Recent work in quantum information science has identified several features of quantum interference which provably outperform the measurement precision allowed with classical interference. Most of these features rely on the quantum mechanical property of entanglement – the quantum phenomenon associated with “spooky action at a distance”. The most prominent example is referred to as phase super-sensitivity, where interference fringes oscillate much faster than the wavelength of light, which could be incorporated into an ultra-sensitive distance measurement device. At the same time, several effects have been observed with entangled quantum systems which offer significant advantages over known classical systems, but have not been proven exclusively quantum effects. Some of these advantages include automatic dispersion cancellation and aberration cancellation, which reduce negative effects of dispersion and distortion, and enhanced resolution which allows the resolution of narrowly spaced features. Many of these effects have been observed in variants of a two-photon quantum interferometer called the Hong-Ou-Mandel interferometer.
We have very recently realized a completely classical interference technique which is capable of producing all of the metrological advantages of the Hong-Ou-Mandel interferometer including: enhanced resolution, phase insensitivity and robustness against loss, and automatic dispersion cancellation. This technique does not require any entanglement at all. We refer to this new technique as chirped-pulse interferometry (CPI) because it relies on stretched, or chirped, ultrafast laser pulses. As an added feature, by using bright classical laser light instead of dim sources of photon pairs, our technique yields signal levels millions of times larger than the quantum device. This advance represents a promising new avenue for classical interferometry and imaging especially in OCT applications.
Further reading: R. Kaltenbaek, J. Lavoie, D.N. Biggerstaff, and K.J. Resch, Quantum-inspired interferometry with chirped laser pulses, Nature Physics 4, 864 (2008); J. Lavoie, R. Kaltenbaek, and K.J. Resch, “Quantum-optical coherence tomography” with classical light, Optics Express 17, 3818 (2009).
Generalized measurements of quantum systems
The classic standard measurement in quantum mechanics is the measurement of spin using a Stern-Gerlach apparatus. In such a device, a beam of randomly oriented spins passing through the device will be split into beams of well-defined spin along the direction of the magnets. The simplest and most important example is the spin-1/2 particles which will either be deflected up or down along the direction of the magnets. In such a standard measurement, the number of different outcomes is equal to the dimension of the state space (for spin-1/2, there are two outcomes for a 2D state space). Furthermore, if we were to repeat the measurement for a second time with the magnets oriented along the same direction, we would get consistent results. That is to say that if we measure the spin to be up along the z direction, and then quickly measure spin along z again, we would find spin up again.

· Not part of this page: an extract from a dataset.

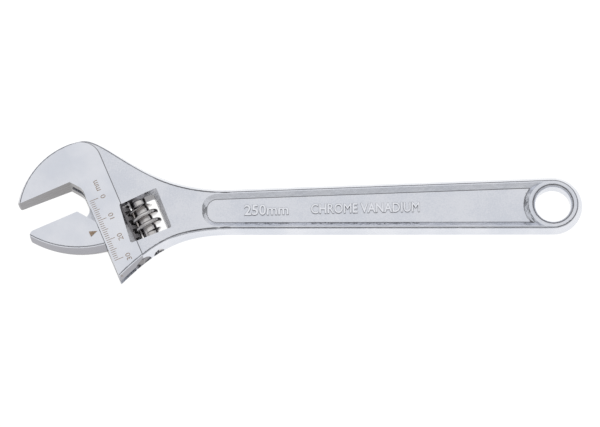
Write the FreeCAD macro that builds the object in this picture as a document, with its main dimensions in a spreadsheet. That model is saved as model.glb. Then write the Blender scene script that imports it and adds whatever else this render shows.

A four-outcome POVM of photon polarization
But these are not the only types of measurements allowed by quantum mechanics. Generalized measurements, which are often referred to by the forgettable acronym POVM (positive operator valued measure), do not need to abide by either of these properties. They can have more outcomes than the dimension of the state space and subsequent applications of the same measurement do not necessarily produce the same outcome.
We have recently developed an optical setup capable of implementing a wide array of four-outcome generalized measurements on the polarization of a single photon. It is based on a stable optical interferometer constructed out of beam-displacing calcite blocks.
Interestingly, these measurements have an important application in one-way quantum computing. The original one-way model is based on standard, projective measurements and implements one rotation per qubit in the cluster state. Using our generalized measurement, we can implement two rotations per qubit allowing larger computations on a cluster of fixed size. With the inherently stable construction, we were able to perform over 200 one-way quantum computations and show that these proceed with very high fidelity. We are currently investigating other applications of these types of measurements in quantum information.
Further reading: D. N. Biggerstaff, R. Kaltenbaek, D. R. Hamel, G. Weihs, T. Rudolph, and K. J. Resch, Cluster-state quantum computing enhanced by high-fidelity generalized measurements, Physical Review Letters 103, 240509 (2009).